Gustav Klimt (1862-1918) was a central figure in the cultural life of Vienna at the turn of the twentieth century, and provided a crucial link between nineteenth-century Symbolism and the beginning of Modernism. Klimt’s iconic Portrait of Adele Bloch-Bauer I (1907), on permanent display at the Neue Galerie, will be accompanied by a significant group of preparatory drawings for the painting, which he created beginning in 1903. The show will include a unique historical reproduction (1951) of the mid-sixth century mosaic of Empress Theodora from the Basilica of San Vitale in Ravenna, Italy, which provided Klimt with an important point of inspiration for the first portrait of his patron Adele Bloch-Bauer.” — Neue Galerie

Portrait of Szerena Lederer, 1899. Oil on canvas. The Metropolitan Museum of Art, New York. Purchase, Wolfe Fund, and Rogers and Munsey Funds, Gift of Henry Walters, and Bequests of Catharine Lorillard Wolfe and Collis P. Huntington, by exchange, 1980.

Portrait of Adele Bloch-Bauer I, 1907. Gold, silver, and oil on canvas. Neue Galerie New York. Acquired through the generosity of Ronald S. Lauder, the heirs of the Estates of Ferdinand and Adele Bloch-Bauer, and the Estée Lauder Fund.

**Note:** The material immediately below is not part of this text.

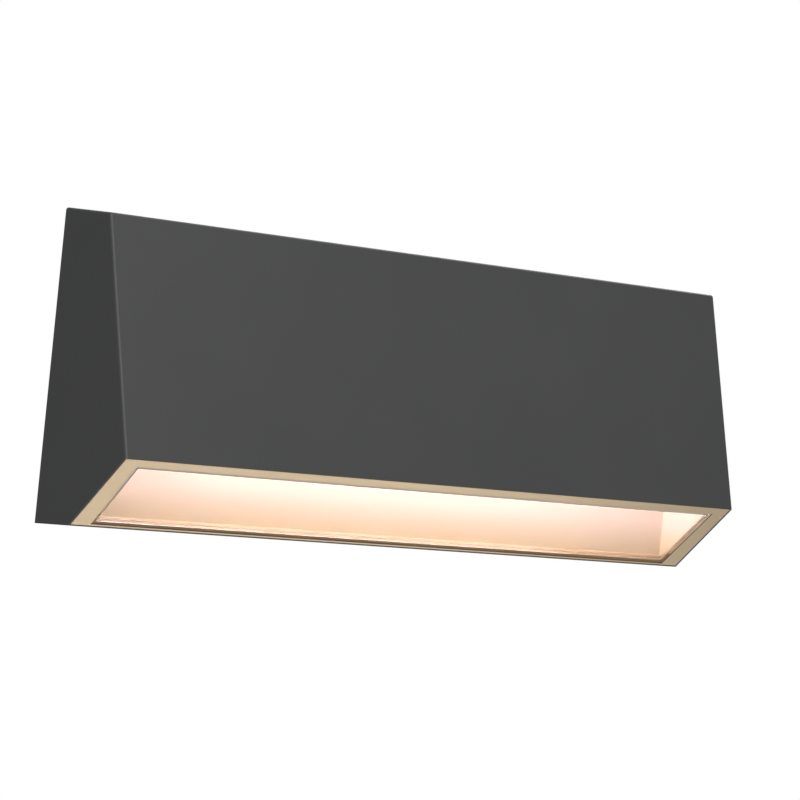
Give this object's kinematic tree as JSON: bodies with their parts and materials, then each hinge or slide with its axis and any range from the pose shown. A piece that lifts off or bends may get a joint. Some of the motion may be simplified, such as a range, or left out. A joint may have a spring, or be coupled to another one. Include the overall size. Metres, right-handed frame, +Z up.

Portrait of Mäda Primavesi, 1912. Oil on canvas. The Metropolitan Museum of Art, New York. Gift of André and Clara Mertens, in memory of her mother, Jenny Pulitzer Steiner, 1964.
The show is organized by Klimt scholar Dr. Tobias G. Natter, author of numerous publications about Gustav Klimt and the art of Vienna 1900, including the indispensable catalogue raisonnée of Klimt’s paintings, published in 2012.
Images courtesy Neue Galerie.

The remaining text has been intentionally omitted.